**Stored data**.
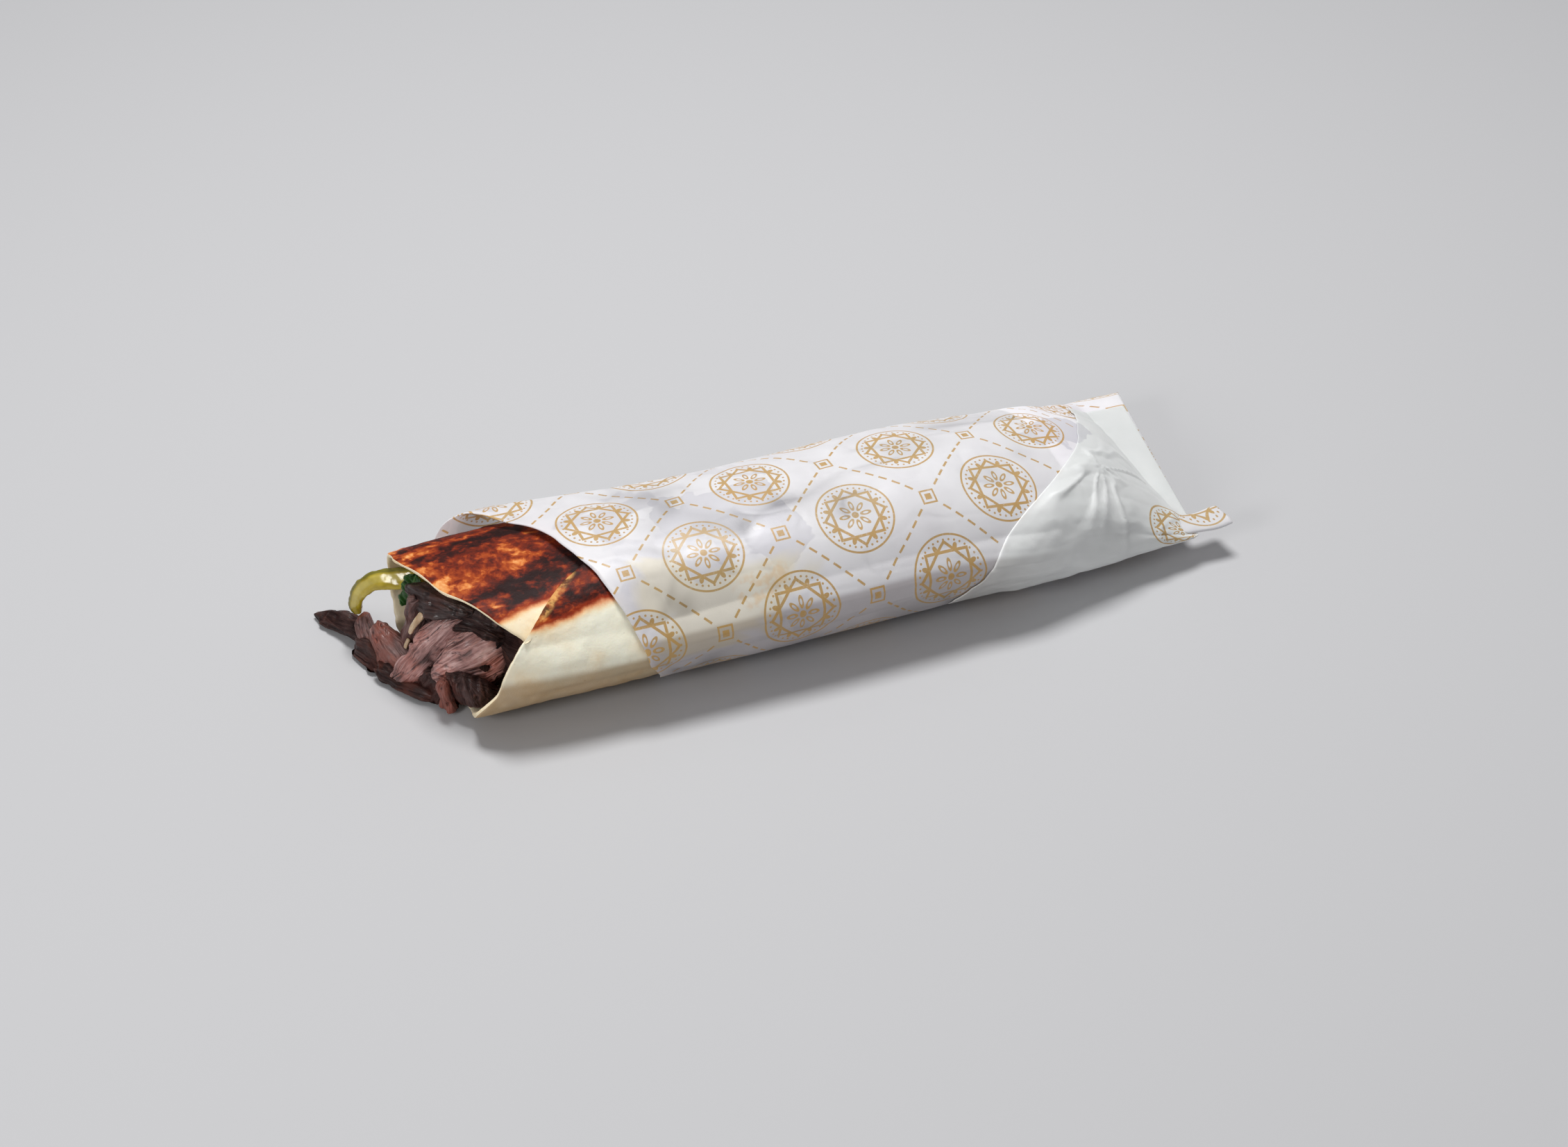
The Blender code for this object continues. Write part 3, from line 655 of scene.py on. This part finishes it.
def slice_grid(index, shear, middle, grain, face, length, width, thickness, bend):
    """A torn slice of meat: the source's bar with thin ragged edges, torn ends and ridges along its grain."""
    rows, columns = int(np.clip(length * 3.4, 76, 126)), 2 * int(np.clip(width * 5, 44, 92))
    grain = Vector(grain).normalized()
    across = Vector(face).cross(grain).normalized()
    face = grain.cross(across)
    t = np.linspace(0, math.pi, rows)[:, None]
    along = -np.cos(t)
    around = np.linspace(0, 2 * math.pi, columns + 1)[:-1]
    round_off = np.clip(1 - np.abs(along) ** 4.5, 0, 1) ** 0.45
    cos, sin = np.cos(around), np.sin(around)
    edge_line = stacked(along * length / 2, np.sign(cos) * 2.0, index * 3.1 + 0 * along)
    ragged = 0.15 * noise(edge_line / (6.0, 1.0, 1.0), 31)
    ragged = ragged + 0.09 * noise(edge_line / (1.7, 1.0, 1.0), 32)
    side = powered(cos, 0.82) * round_off * width / 2
    side = side * (1 + ragged * np.abs(cos) ** 1.5) * (1 + 0.14 * np.sin(along * 3 + index))
    depth = powered(sin, 1.15) * round_off * thickness / 2
    share = side / (width / 2)
    curled = 0.10 * width * np.sin(share * 2.6 + index)
    curled = curled + 0.5 * noise(stacked(along * 2.2, share * 1.6, index * 4.0), 35)
    lift = depth + bend * (0.4 - along**2) + curled
    end = powered(along, 3)
    torn = 0.07 * noise(stacked(side / 3.6, lift / 4.0, index * 2.0), 33)
    torn = torn + 0.035 * noise(stacked(side / 1.1, lift / 2.0, index), 34)
    run = along * length / 2 + end * length * torn + shear * side
    sway = 0.9 * np.sin(run / 6.5 + index) + 0.35 * np.sin(run / 2.6 + 2.0 * index)
    strand = np.abs(noise(stacked(run / 22.0, side / 2.5 + sway * 0.4, lift / 3.4 + index), 60 + index))
    fibre = np.abs(noise(stacked(run / 13.0, side / 0.95 + sway, lift / 1.6 + index * 7.0), 41 + index))
    fine = noise(stacked(run / 6.0, side / 0.5 + 2 * sway, lift / 0.8 + index), 51 + index)
    wave = noise(stacked(run / 6.0, side / 4.0, index * 5.0 + 0 * run), 70 + index)
    pits = np.clip(noise(stacked(run / 2.6, side / 1.7, lift / 2.4 + index), 80 + index) - 0.42, 0, 1)
    grooves = 0.30 * (1 - fibre) ** 3 + 0.42 * (1 - strand) ** 7 + 1.0 * pits
    swell = (0.11 * fine - grooves + 0.30 + 0.34 * wave) * np.minimum(1, round_off * 1.5)
    frame_axes = np.array([grain, across, face])
    points = stacked(run, side, lift) @ frame_axes + middle
    centre = points.mean(axis=1, keepdims=True)
    points = points + (points - centre) / max(width, 1) * lumps(points, index)
    out = unit(stacked(0 * along, cos * thickness, sin * width))
    points = points + swell[..., None] * (out @ frame_axes)
    uvs = stacked(run, around / (2 * math.pi) * 2 * width)
    uvs = np.concatenate([uvs, uvs[:, :1] + (0, 2 * width)], axis=1)
    return points, uvs


def build_beef():
    """The core and its slices, each slice its own piece."""
    around = np.linspace(0, 360, 121)
    stations = np.concatenate([np.linspace(22, 60, 40), np.linspace(62, 181, 24), [184.5]])
    shares = ((22, 0.02), (23, 0.5), (25, 0.8), (32, 0.96), (44, 1.0), (172, 1.0), (181, 0.96), (184.5, 0.5))
    points = roll_points(stations[:, None], around[:-1], -CORE_DEPTH)
    centre = points.mean(axis=1, keepdims=True)
    points = centre + (points - centre) * curve_through(shares, stations)[:, None, None]
    points = points - unit(points - centre) * (0.8 + 0.8 * fractal(points / 3.0, 90, 3))[..., None] * 0.7
    points[..., 0] = points[..., 0] + np.where(points[..., 0] < 40, 1.4 * fractal(points / 4.0, 91, 3), 0)
    uvs = stacked(stations[:, None], arc(around))
    add_closed("beef_core", points, uvs, beef_look("beef_core_look", *CORE_TONE), "beef_filling")
    for index, (name, (tone, *shape)) in enumerate(SLICES.items()):
        points, uvs = slice_grid(index, SLICE_SHEAR.get(name, 0.0), *shape)
        points = tucked_in(points)
        points[..., 2] = np.maximum(points[..., 2], BREAD_LIFT + 0.04 * index)
        look = beef_look("beef_" + name + "_look", *tone)
        add_closed("beef_" + name, points, uvs, look, "beef_filling")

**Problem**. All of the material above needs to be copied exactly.

**Complete output**.
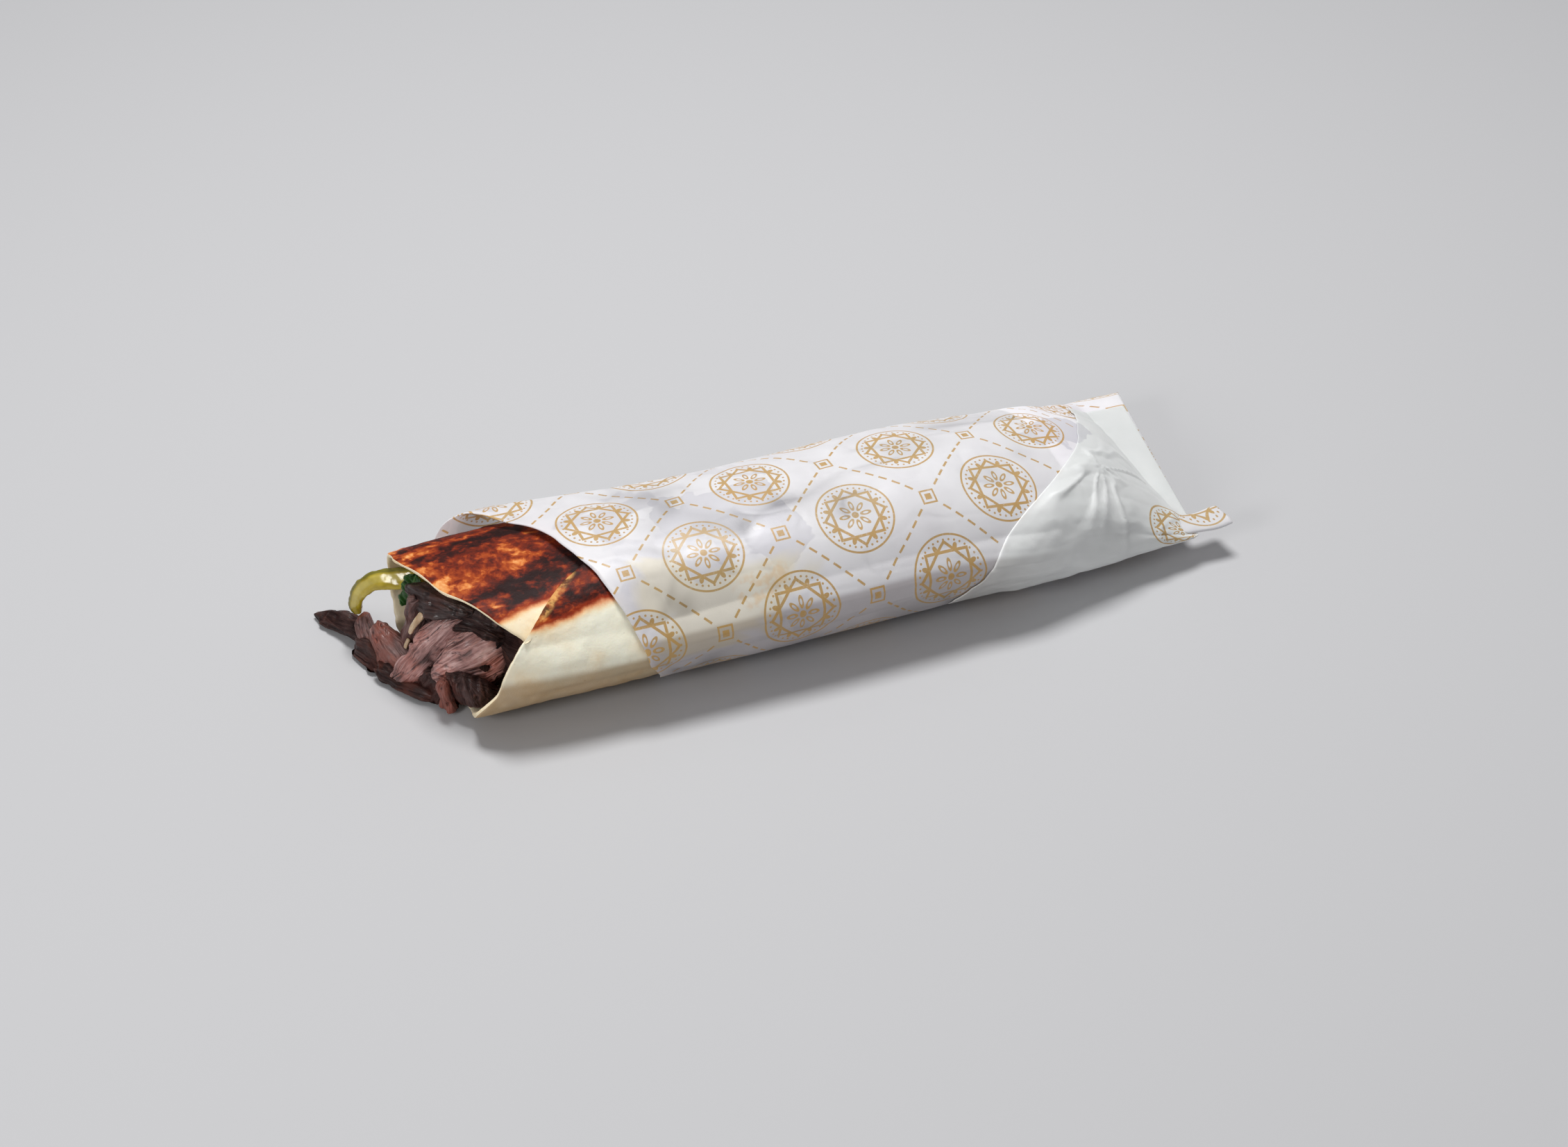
The Blender code for this object continues. Write part 3, from line 655 of scene.py on. This part finishes it.
def slice_grid(index, shear, middle, grain, face, length, width, thickness, bend):
    """A torn slice of meat: the source's bar with thin ragged edges, torn ends and ridges along its grain."""
    rows, columns = int(np.clip(length * 3.4, 76, 126)), 2 * int(np.clip(width * 5, 44, 92))
    grain = Vector(grain).normalized()
    across = Vector(face).cross(grain).normalized()
    face = grain.cross(across)
    t = np.linspace(0, math.pi, rows)[:, None]
    along = -np.cos(t)
    around = np.linspace(0, 2 * math.pi, columns + 1)[:-1]
    round_off = np.clip(1 - np.abs(along) ** 4.5, 0, 1) ** 0.45
    cos, sin = np.cos(around), np.sin(around)
    edge_line = stacked(along * length / 2, np.sign(cos) * 2.0, index * 3.1 + 0 * along)
    ragged = 0.15 * noise(edge_line / (6.0, 1.0, 1.0), 31)
    ragged = ragged + 0.09 * noise(edge_line / (1.7, 1.0, 1.0), 32)
    side = powered(cos, 0.82) * round_off * width / 2
    side = side * (1 + ragged * np.abs(cos) ** 1.5) * (1 + 0.14 * np.sin(along * 3 + index))
    depth = powered(sin, 1.15) * round_off * thickness / 2
    share = side / (width / 2)
    curled = 0.10 * width * np.sin(share * 2.6 + index)
    curled = curled + 0.5 * noise(stacked(along * 2.2, share * 1.6, index * 4.0), 35)
    lift = depth + bend * (0.4 - along**2) + curled
    end = powered(along, 3)
    torn = 0.07 * noise(stacked(side / 3.6, lift / 4.0, index * 2.0), 33)
    torn = torn + 0.035 * noise(stacked(side / 1.1, lift / 2.0, index), 34)
    run = along * length / 2 + end * length * torn + shear * side
    sway = 0.9 * np.sin(run / 6.5 + index) + 0.35 * np.sin(run / 2.6 + 2.0 * index)
    strand = np.abs(noise(stacked(run / 22.0, side / 2.5 + sway * 0.4, lift / 3.4 + index), 60 + index))
    fibre = np.abs(noise(stacked(run / 13.0, side / 0.95 + sway, lift / 1.6 + index * 7.0), 41 + index))
    fine = noise(stacked(run / 6.0, side / 0.5 + 2 * sway, lift / 0.8 + index), 51 + index)
    wave = noise(stacked(run / 6.0, side / 4.0, index * 5.0 + 0 * run), 70 + index)
    pits = np.clip(noise(stacked(run / 2.6, side / 1.7, lift / 2.4 + index), 80 + index) - 0.42, 0, 1)
    grooves = 0.30 * (1 - fibre) ** 3 + 0.42 * (1 - strand) ** 7 + 1.0 * pits
    swell = (0.11 * fine - grooves + 0.30 + 0.34 * wave) * np.minimum(1, round_off * 1.5)
    frame_axes = np.array([grain, across, face])
    points = stacked(run, side, lift) @ frame_axes + middle
    centre = points.mean(axis=1, keepdims=True)
    points = points + (points - centre) / max(width, 1) * lumps(points, index)
    out = unit(stacked(0 * along, cos * thickness, sin * width))
    points = points + swell[..., None] * (out @ frame_axes)
    uvs = stacked(run, around / (2 * math.pi) * 2 * width)
    uvs = np.concatenate([uvs, uvs[:, :1] + (0, 2 * width)], axis=1)
    return points, uvs


def build_beef():
    """The core and its slices, each slice its own piece."""
    around = np.linspace(0, 360, 121)
    stations = np.concatenate([np.linspace(22, 60, 40), np.linspace(62, 181, 24), [184.5]])
    shares = ((22, 0.02), (23, 0.5), (25, 0.8), (32, 0.96), (44, 1.0), (172, 1.0), (181, 0.96), (184.5, 0.5))
    points = roll_points(stations[:, None], around[:-1], -CORE_DEPTH)
    centre = points.mean(axis=1, keepdims=True)
    points = centre + (points - centre) * curve_through(shares, stations)[:, None, None]
    points = points - unit(points - centre) * (0.8 + 0.8 * fractal(points / 3.0, 90, 3))[..., None] * 0.7
    points[..., 0] = points[..., 0] + np.where(points[..., 0] < 40, 1.4 * fractal(points / 4.0, 91, 3), 0)
    uvs = stacked(stations[:, None], arc(around))
    add_closed("beef_core", points, uvs, beef_look("beef_core_look", *CORE_TONE), "beef_filling")
    for index, (name, (tone, *shape)) in enumerate(SLICES.items()):
        points, uvs = slice_grid(index, SLICE_SHEAR.get(name, 0.0), *shape)
        points = tucked_in(points)
        points[..., 2] = np.maximum(points[..., 2], BREAD_LIFT + 0.04 * index)
        look = beef_look("beef_" + name + "_look", *tone)
        add_closed("beef_" + name, points, uvs, look, "beef_filling")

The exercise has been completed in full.